# Spain & Portugal?



## ValHam (Oct 4, 2009)

I am going to Spain and Portugal in a couple of weeks - Would it be best to use atm - I am Canadian but have a Bank of America account - or should  I change currency at the airport or take travellor cheques - Thanks


----------



## bellesgirl (Oct 4, 2009)

You need to find out what your ATM charges for foreign transactions.  For example, my credit union charges $1.50 and no foreign exchange fee- just the going rate.  My Chase ATM charges $3.00 + 3% exchange fee.  That's $18 on a $500 transaction.  Needless to say,  I use my credit union ATM.  When you inquire, make sure you get the true answer.  I was told by Schwab that they charge no fees at all, which is true, but the conversion rate was NOT the going rate - it was about 2% less - so an indirect fee.


----------



## Passepartout (Oct 4, 2009)

I think you will find ATMs more convenient than travelers cheques. I might consider carrying some cheques in a separate place than on my person, 'just in case', and if you happen to pass near a bank when you need some cash, use them. We have found that we don't want to take time from our exploring to scout out a bank to exchange cheques regardless of cost. Also, because of the expenses involved, we get enough cash each visit to an ATM to last a couple of days. 

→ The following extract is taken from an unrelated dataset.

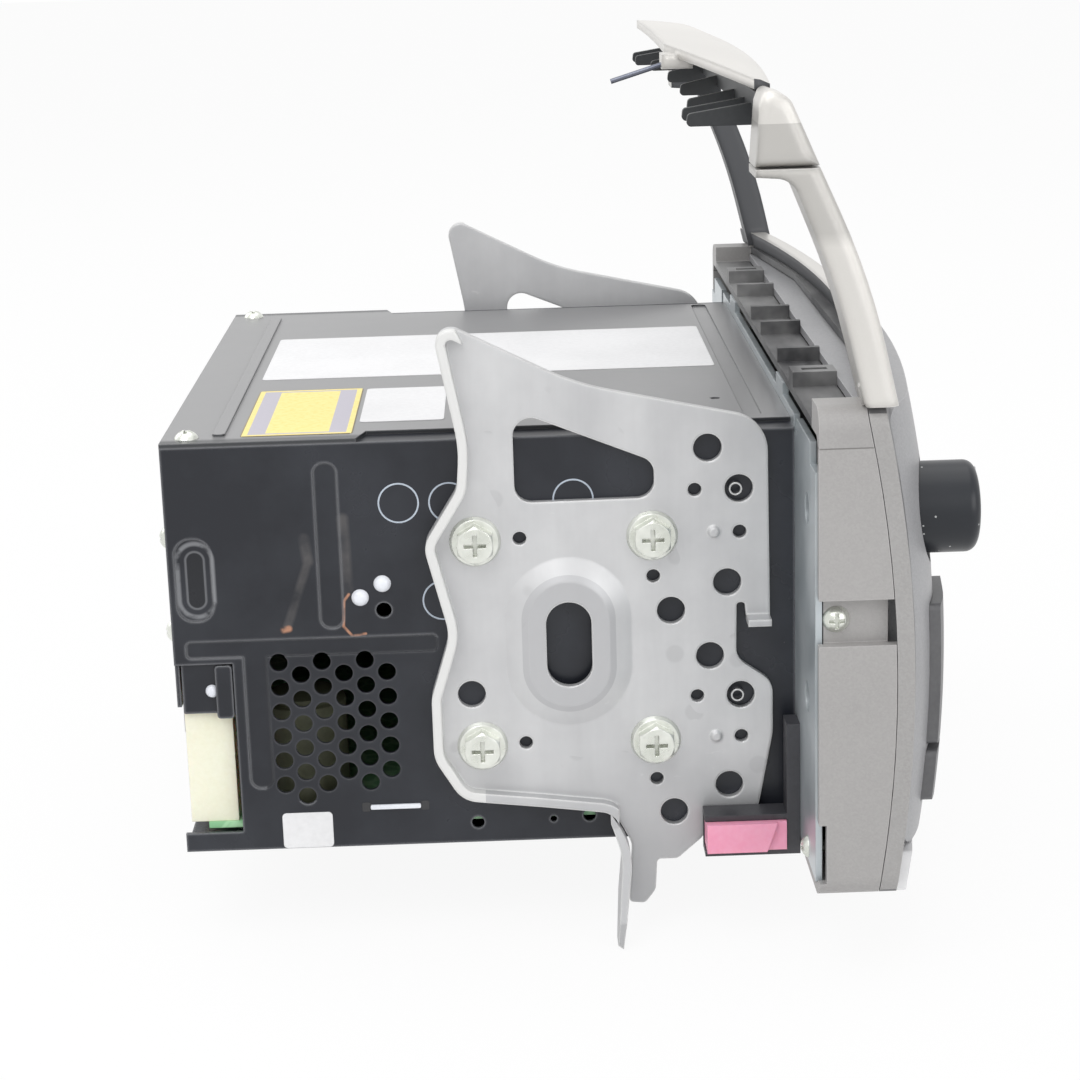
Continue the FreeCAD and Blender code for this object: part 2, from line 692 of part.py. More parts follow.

I'd also add- use a debit ATM card, not a credit card, as CCs charge cash advance interest from the time of the withdrawal, no grace period.  

Enjoy Spain and Portugal, we were there a year ago and will be back in June.

Jim Ricks


----------



## jackie (Oct 4, 2009)

I went to Lisbon and Marbella,Spain in May.  Now I am having trouble with
my ATM.  I used my ATM for cash from my bank in Missouri at the airport
in Spain and in front of Marriott Marbella.  My bank information was  used
in Texas in August.  My bank had insurance to cover the $1000.00 taken from
my account.  Check with your bank.


----------



## Passepartout (Oct 5, 2009)

jackieweidle said:


> I went to Lisbon and Marbella,Spain in May.  Now I am having trouble with
> my ATM.  I used my ATM for cash from my bank in Missouri at the airport
> in Spain and in front of Marriott Marbella.  My bank information was  used
> in Texas in August.  My bank had insurance to cover the $1000.00 taken from
> my account.  Check with your bank.



Do you mean that your use of an ATM card in Europe somehow has something to do with it being used in Texas? I think that's a bit of a stretch.

And, yes, we all need to look over our bank and CC statements carefully for unauthorized misuse.

Jim Ricks


----------



## Kazy (Oct 6, 2009)

How much cash do you think you will need?  We just came back from 2 weeks in the UK and used our credit card the whole time.  We used Capitol One and there were no fees.  We exchanged some money at our local bank at a slightly higher rate prior to leaving in order to have cash in our pocket with the idea that we would use an ATM when we needed cash.  We found that we never needed more cash as credit cards are accepted everywhere.  We primarily used our cash for tips, snacks, and miscellaneous items.


----------